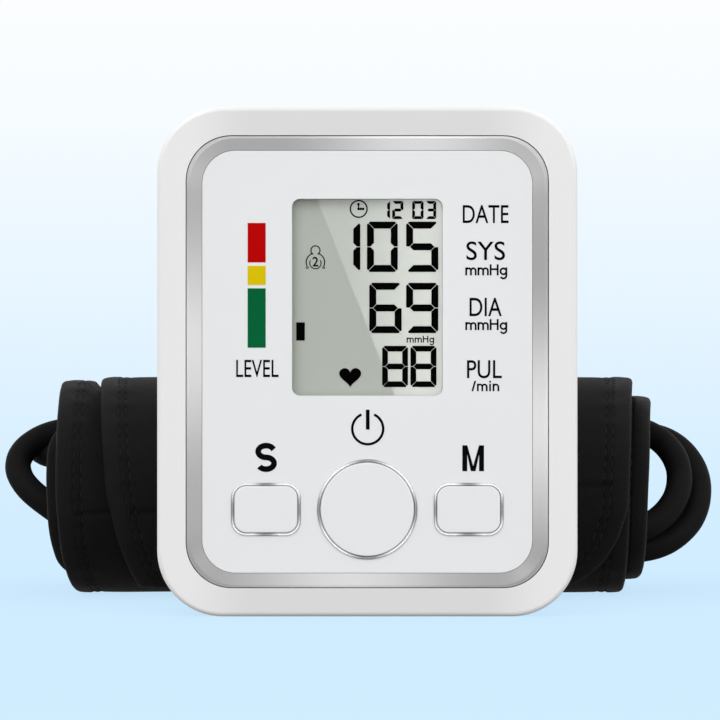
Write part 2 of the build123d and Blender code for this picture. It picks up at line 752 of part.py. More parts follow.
# ---- pump motor can ----
with BuildPart() as pump_motor:
    inside = PUMP_HALF - PUMP_WALL
    disc(-PUMP_HALF, PUMP_HALF, PUMP_R, PUMP_AXIS)
    disc(-inside, inside, PUMP_R - PUMP_WALL, PUMP_AXIS, Mode.SUBTRACT)
    disc(-PUMP_HALF, PUMP_HALF, SHAFT_R + RUNNING_GAP, PUMP_AXIS, Mode.SUBTRACT)
pump_motor.part.label = "pump_motor"

# ---- armature, shaft and the cam that drives the diaphragms ----
with BuildPart() as pump_rotor:
    disc(SHAFT_END, SHAFT_TIP, SHAFT_R, PUMP_AXIS)
    disc(-ARMATURE_HALF, ARMATURE_HALF, ARMATURE_R, PUMP_AXIS)
    disc(*CAM_SPAN, CAM_R, (PUMP_AXIS[0] + CAM_SHIFT, PUMP_AXIS[1]))
pump_rotor.part.label = "pump_rotor"

# ---- pump head with its outlet ----
with BuildPart() as pump_head:
    lid_x = -PUMP_HALF - 1.5 * PUMP_WALL
    disc(PUMP_HEAD_END, -PUMP_HALF, PUMP_R, PUMP_AXIS)
    disc(PUMP_HEAD_END + PUMP_HEAD_WALL, lid_x, PUMP_R - PUMP_HEAD_WALL, PUMP_AXIS, Mode.SUBTRACT)
    disc(lid_x, -PUMP_HALF, SHAFT_R + 2 * SLACK, PUMP_AXIS, Mode.SUBTRACT)
    with BuildSketch(Plane.XY.offset(PUMP_Z + 0.65 * PUMP_R)):
        with Locations((-TEE_X, FRONT_Y + AIR_DEPTH)):
            Circle(NIPPLE_R)
    extrude(amount=0.35 * PUMP_R + NIPPLE_L + 1)
pump_head.part.label = "pump_head"

# ---- rubber cradle under the motor ----
with BuildPart() as pump_cradle:
    with BuildSketch(Plane.XY.offset(WALL)):
        with Locations((0, PUMP_AXIS[0])):
            Rectangle(*CRADLE_SIZE)
    extrude(amount=PUMP_Z - PUMP_R + 2 - WALL)
    disc(-PUMP_HALF, PUMP_HALF, PUMP_R, PUMP_AXIS, Mode.SUBTRACT)
pump_cradle.part.label = "pump_cradle"

# ---- exhaust valve: solenoid body and its moving plunger ----
VALVE_AXIS = (FRONT_Y + AIR_DEPTH, VALVE_Z)
with BuildPart() as valve_body:
    with BuildSketch(side(VALVE_START_X)):
        with Locations(VALVE_AXIS):
            RectangleRounded(VALVE_SIDE, VALVE_SIDE, 1.5)
    extrude(amount=VALVE_END_X - VALVE_START_X)
    disc(VALVE_START_X + VALVE_FLOOR, VALVE_END_X, VALVE_BORE_R, VALVE_AXIS, Mode.SUBTRACT)
    with BuildSketch(Plane.XY.offset(VALVE_Z + VALVE_SIDE / 2 - 0.5)):
        with Locations((TEE_X, VALVE_AXIS[0])):
            Circle(NIPPLE_R)
    extrude(amount=2 * NIPPLE_L + 2)
valve_body.part.label = "valve_body"

with BuildPart() as valve_plunger:
    start_x = VALVE_START_X + VALVE_FLOOR + VALVE_TRAVEL_ROOM
    disc(start_x, VALVE_END_X + VALVE_REACH, VALVE_BORE_R - RUNNING_GAP, VALVE_AXIS)
valve_plunger.part.label = "valve_plunger"

# ---- manifold that joins pump, valve, sensor and socket ----
AIR_CENTRE = (FRONT_Y + AIR_DEPTH, AIR_Z)
MANIFOLD_BASE = AIR_Z - MANIFOLD_SIDE / 2
with BuildPart() as air_manifold:
    with BuildSketch(side(-MANIFOLD_HALF)):
        with Locations(AIR_CENTRE):
            RectangleRounded(MANIFOLD_SIDE, MANIFOLD_SIDE, 1)
    extrude(amount=2 * MANIFOLD_HALF)
    disc(-MANIFOLD_HALF - NIPPLE_L, -MANIFOLD_HALF, NIPPLE_R, AIR_CENTRE)
    with BuildSketch(Plane.XY.offset(MANIFOLD_BASE)):
        with Locations((-TEE_X, AIR_CENTRE[0]), (TEE_X, AIR_CENTRE[0])):
            Circle(NIPPLE_R)
    extrude(amount=-NIPPLE_L)
    with BuildSketch(facing(AIR_DEPTH - MANIFOLD_SIDE / 2)):
        with Locations((0, AIR_Z)):
            Circle(NIPPLE_R)
    extrude(amount=3)
air_manifold.part.label = "air_manifold"

# ---- socket that takes the hose plug, in the left wall ----
with BuildPart() as air_socket:
    disc(SOCKET_FACE_X, SOCKET_BACK_X, SOCKET_R, AIR_CENTRE)
    disc(-HOUSING_W / 2 + WALL, -45.5, SOCKET_R + 1.5, AIR_CENTRE)
    disc(SOCKET_BACK_X, SOCKET_BACK_X + 1.5 * NIPPLE_L, NIPPLE_R, AIR_CENTRE)
    disc(SOCKET_FACE_X, SOCKET_FACE_X + SOCKET_BORE_L, SOCKET_BORE_R, AIR_CENTRE, Mode.SUBTRACT)
air_socket.part.label = "air_socket"


def air_tube(name, plane, length):
    """Short straight silicone tube pushed over two nipples."""
    with BuildPart() as tube:
        with BuildSketch(plane):
            Circle(TUBE_R)
            Circle(TUBE_BORE_R, mode=Mode.SUBTRACT)
        extrude(amount=length)
    tube.part.label = name
    return tube


PUMP_TUBE_BASE = 26.5
VALVE_TUBE_BASE = VALVE_Z + 7.5
TUBE_TOP = MANIFOLD_BASE - 1
pump_tube_plane = Plane((-TEE_X, AIR_CENTRE[0], PUMP_TUBE_BASE))
valve_tube_plane = Plane((TEE_X, AIR_CENTRE[0], VALVE_TUBE_BASE))
air_tubes = [
    air_tube("pump_tube", pump_tube_plane, TUBE_TOP - PUMP_TUBE_BASE),
    air_tube("valve_tube", valve_tube_plane, TUBE_TOP - VALVE_TUBE_BASE),
    air_tube("sensor_tube", Plane((0, FRONT_Y + 18, AIR_Z), (1, 0, 0), (0, 1, 0)), 7.5),
    air_tube("socket_tube", Plane((-39, *AIR_CENTRE), (0, 1, 0), (1, 0, 0)), 12),
]

# ---- the motor's two leads to the board ----
with BuildPart() as motor_leads:
    for lead_z in (PUMP_Z - LEAD_SPREAD, PUMP_Z + LEAD_SPREAD):
        with BuildLine():
            FilletPolyline(
                (PUMP_HALF, PUMP_AXIS[0], lead_z),
                (LEAD_TURN_X, PUMP_AXIS[0], lead_z),
                (LEAD_TURN_X, FRONT_Y + BOARD_BACK, lead_z),
                radius=LEAD_BEND,
            )
        with BuildSketch(Plane((PUMP_HALF, PUMP_AXIS[0], lead_z), (0, 1, 0), (1, 0, 0))):
            Circle(LEAD_R)
        sweep()
motor_leads.part.label = "motor_leads"


def layer_angles(turn, turns, start, end):
    """Start and end angle of one half turn of the roll, run clockwise from the outside in."""
    front = turn % 2 == 0
    first = 270 if front else 90
    last = 90 if front else -90
    return (start if turn == turns[0] else first, end if turn == turns[-1] else last)


def roll_sheet(name, spans, high, low):
    """Rolled sheet between two offsets from the middle of the cloth, fused from its spans.

    A span is its half turns, its start and end angle, and its left and right edge.
    """
    with BuildPart() as sheet:
        for turns, start, end, left, right in spans:
            with BuildSketch(side(left)):
                ends = []
                with BuildLine():
                    for shift in (high, low):
                        arcs = []
                        for turn in turns:
                            axis = FRONT_AXIS if turn % 2 == 0 else BACK_AXIS
                            first, last = layer_angles(turn, turns, start, end)
                            radius = OUTER_R - turn * LAYER_STEP + shift
                            arc = CenterArc(axis, radius, first, last - first)
                            if arcs:
                                Line(arcs[-1] @ 1, arc @ 0)
                            arcs.append(arc)
                        ends.append((arcs[0] @ 0, arcs[-1] @ 1))
                    Line(ends[0][0], ends[1][0])
                    Line(ends[0][1], ends[1][1])
                make_face()
            extrude(amount=right - left)
    sheet.part.label = name
    return sheet


CUFF_SPANS = [
    (range(turn, HALF_TURNS), 270 if turn else FREE_END_ANGLE, INNER_END_ANGLE, left, right)
    for turn, left, right in WIDTHS
]
BLADDER_SPANS = [(range(2, 5), 250, 110, BLADDER_LEFT, BLADDER_RIGHT)]
cuff_shell = roll_sheet("cuff_shell", CUFF_SPANS, CUFF_T / 2, BLADDER_HALF_T)
cuff_lining = roll_sheet("cuff_lining", CUFF_SPANS, -BLADDER_HALF_T, -CUFF_T / 2)
cuff_bladder = roll_sheet("cuff_bladder", BLADDER_SPANS, BLADDER_HALF_T, -BLADDER_HALF_T)

# ---- wire ring at the inner end, and the hem it turns in ----
RING_AXIS = (
    BACK_AXIS[0] + RING_PIVOT_R * cos(radians(RING_PIVOT_ANGLE)),
    BACK_AXIS[1] + RING_PIVOT_R * sin(radians(RING_PIVOT_ANGLE)),
)
RING_DROP = RING_AXIS[1] - LINING_Z - RING_WIRE_R - 0.15
RING_FAR_Y = RING_AXIS[0] - (RING_REACH**2 - RING_DROP**2) ** 0.5
RING_FAR_Z = RING_AXIS[1] - RING_DROP
with BuildPart() as cuff_ring:
    with BuildLine():
        FilletPolyline(
            (RING_LEFT, RING_AXIS[0], RING_AXIS[1]),
            (RING_RIGHT, RING_AXIS[0], RING_AXIS[1]),
            (RING_RIGHT, RING_FAR_Y, RING_FAR_Z),
            (RING_LEFT, RING_FAR_Y, RING_FAR_Z),
            radius=RING_BEND,
            close=True,
        )
    with BuildSketch(Plane((0, *RING_AXIS), (0, 1, 0), (1, 0, 0))):
        Circle(RING_WIRE_R)
    sweep()
cuff_ring.part.label = "cuff_ring"

with BuildPart() as ring_hem:
    disc(HEM_LEFT, HEM_RIGHT, HEM_R, RING_AXIS)
    disc(HEM_LEFT, HEM_RIGHT, HEM_BORE_R, RING_AXIS, Mode.SUBTRACT)
ring_hem.part.label = "ring_hem"

# ---- fitting that brings the air into the cuff ----
with BuildPart() as cuff_fitting:
    with BuildSketch(Plane.XY.offset(LINING_Z)):
        with Locations((FITTING_X, FITTING_Y)):
            Circle(FITTING_FLANGE_R)
    extrude(amount=FITTING_FLANGE_T)
    with BuildSketch(Plane.XY.offset(LINING_Z)):
        with Locations((FITTING_X, FITTING_Y)):
            Circle(FITTING_R)
    extrude(amount=FITTING_Z + FITTING_R - LINING_Z)
    disc(FITTING_X, NIPPLE_END_X, FITTING_R, (FITTING_Y, FITTING_Z))
    disc(NIPPLE_END_X, NIPPLE_END_X + BARB_L, TUBE_BORE_R, (FITTING_Y, FITTING_Z))
cuff_fitting.part.label = "cuff_fitting"

# ---- hose: lead from the fitting, two turns as one closed form, tail to the plug ----
with BuildPart() as hose_lead:
    nipple_axis = (FITTING_Y, FITTING_Z)
    disc(NIPPLE_END_X, LEAD_END_X, HOSE_D / 2, nipple_axis)
    disc(NIPPLE_END_X, NIPPLE_END_X + BARB_ROOM, TUBE_BORE_R + 0.02, nipple_axis, Mode.SUBTRACT)
hose_lead.part.label = "hose_lead"

COIL_PLANE = Plane(
    origin=COIL_CENTRE,
    x_dir=(1, 0, 0),
    z_dir=(0, -sin(radians(COIL_TILT)), cos(radians(COIL_TILT))),
)
with BuildPart() as hose_coil:
    with BuildSketch(COIL_PLANE):
        SlotOverall(COIL_RIGHT - COIL_LEFT + HOSE_D, COIL_SPAN + HOSE_D)
        SlotOverall(COIL_RIGHT - COIL_LEFT - HOSE_D, COIL_SPAN - HOSE_D, mode=Mode.SUBTRACT)
    extrude(amount=COIL_HALF_T, both=True)
    flat_faces = hose_coil.faces().filter_by(Axis(COIL_CENTRE, COIL_PLANE.z_dir))
    fillet(flat_faces.edges(), COIL_EDGE)
hose_coil.part.label = "hose_coil"

with BuildPart() as hose_tail:
    disc(TAIL_START_X, PLUG_X, HOSE_D / 2, (TAIL_Y, TAIL_Z))
hose_tail.part.label = "hose_tail"

# ---- plug at the free end of the hose ----
with BuildPart() as air_plug:
    disc(PLUG_X, PLUG_X + PLUG_L, PLUG_R, (TAIL_Y, TAIL_Z))
    fillet(air_plug.edges().filter_by(GeomType.CIRCLE), PLUG_EDGE)
    disc(PLUG_X + PLUG_L, PLUG_X + PLUG_L + COLLAR_T, COLLAR_R, (TAIL_Y, TAIL_Z))
    disc(PLUG_X + PLUG_L, PLUG_X + PLUG_L + NOZZLE_L, NOZZLE_R, (TAIL_Y, TAIL_Z))
    chamfer(air_plug.faces().sort_by(Axis.X)[-1].edges(), 0.4)
air_plug.part.label = "air_plug"

pieces = [
    front_housing, bezel_ring, front_panel, display_window, display_glass, display_holder,
    zebra_strip, *key_pieces, switch_bodies, main_board, board_screws, control_chip,
    pressure_sensor, buzzer, capacitors, power_port, rear_housing, housing_screws, rear_feet,
    battery_door, battery_cells, battery_springs, battery_contacts, pump_motor, pump_rotor,
    pump_head, pump_cradle, valve_body, valve_plunger, air_manifold, air_socket, *air_tubes,
    motor_leads, cuff_shell, cuff_lining, cuff_bladder, cuff_ring, ring_hem, cuff_fitting,
    hose_lead, hose_coil, hose_tail, air_plug,
]
for piece in pieces:
    export_step(piece.part, f"parts/{piece.part.label}.step")
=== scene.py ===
from collections import namedtuple
import math

import bmesh
import bpy
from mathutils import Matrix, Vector, noise


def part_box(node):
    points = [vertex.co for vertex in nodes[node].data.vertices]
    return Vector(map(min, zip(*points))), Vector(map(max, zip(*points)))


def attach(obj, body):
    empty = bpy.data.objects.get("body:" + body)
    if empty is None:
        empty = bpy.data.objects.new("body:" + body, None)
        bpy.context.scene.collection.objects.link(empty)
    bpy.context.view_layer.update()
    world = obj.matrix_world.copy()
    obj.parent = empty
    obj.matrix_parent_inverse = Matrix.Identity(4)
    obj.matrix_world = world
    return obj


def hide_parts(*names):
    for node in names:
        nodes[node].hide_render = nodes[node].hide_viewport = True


# Upper arm blood pressure monitor, cuff roll and hose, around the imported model. Everything is in
# metres: +X to the right, +Y to the back, +Z up, origin under the middle of the monitor.

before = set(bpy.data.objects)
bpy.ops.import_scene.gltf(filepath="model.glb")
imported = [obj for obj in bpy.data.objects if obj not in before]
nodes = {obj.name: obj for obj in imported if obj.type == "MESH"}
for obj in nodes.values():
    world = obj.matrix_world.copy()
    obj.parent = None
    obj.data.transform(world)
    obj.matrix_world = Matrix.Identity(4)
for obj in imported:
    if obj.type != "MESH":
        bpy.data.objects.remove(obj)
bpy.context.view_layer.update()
MM = 0.001

# ---------------------------------------- pieces


def middle(node):
    """Centre of a node's box."""
    low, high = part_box(node)
    return tuple((a + b) / 2 for a, b in zip(low, high))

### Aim
Going down the listing above, begin printing at the line with "# ---- plug at" and finish with the line with "before = set(bpy.data.objects)", exactly as they appear.

### Exercise response
# ---- plug at the free end of the hose ----
with BuildPart() as air_plug:
    disc(PLUG_X, PLUG_X + PLUG_L, PLUG_R, (TAIL_Y, TAIL_Z))
    fillet(air_plug.edges().filter_by(GeomType.CIRCLE), PLUG_EDGE)
    disc(PLUG_X + PLUG_L, PLUG_X + PLUG_L + COLLAR_T, COLLAR_R, (TAIL_Y, TAIL_Z))
    disc(PLUG_X + PLUG_L, PLUG_X + PLUG_L + NOZZLE_L, NOZZLE_R, (TAIL_Y, TAIL_Z))
    chamfer(air_plug.faces().sort_by(Axis.X)[-1].edges(), 0.4)
air_plug.part.label = "air_plug"

pieces = [
    front_housing, bezel_ring, front_panel, display_window, display_glass, display_holder,
    zebra_strip, *key_pieces, switch_bodies, main_board, board_screws, control_chip,
    pressure_sensor, buzzer, capacitors, power_port, rear_housing, housing_screws, rear_feet,
    battery_door, battery_cells, battery_springs, battery_contacts, pump_motor, pump_rotor,
    pump_head, pump_cradle, valve_body, valve_plunger, air_manifold, air_socket, *air_tubes,
    motor_leads, cuff_shell, cuff_lining, cuff_bladder, cuff_ring, ring_hem, cuff_fitting,
    hose_lead, hose_coil, hose_tail, air_plug,
]
for piece in pieces:
    export_step(piece.part, f"parts/{piece.part.label}.step")
=== scene.py ===
from collections import namedtuple
import math

import bmesh
import bpy
from mathutils import Matrix, Vector, noise


def part_box(node):
    points = [vertex.co for vertex in nodes[node].data.vertices]
    return Vector(map(min, zip(*points))), Vector(map(max, zip(*points)))


def attach(obj, body):
    empty = bpy.data.objects.get("body:" + body)
    if empty is None:
        empty = bpy.data.objects.new("body:" + body, None)
        bpy.context.scene.collection.objects.link(empty)
    bpy.context.view_layer.update()
    world = obj.matrix_world.copy()
    obj.parent = empty
    obj.matrix_parent_inverse = Matrix.Identity(4)
    obj.matrix_world = world
    return obj


def hide_parts(*names):
    for node in names:
        nodes[node].hide_render = nodes[node].hide_viewport = True


# Upper arm blood pressure monitor, cuff roll and hose, around the imported model. Everything is in
# metres: +X to the right, +Y to the back, +Z up, origin under the middle of the monitor.

before = set(bpy.data.objects)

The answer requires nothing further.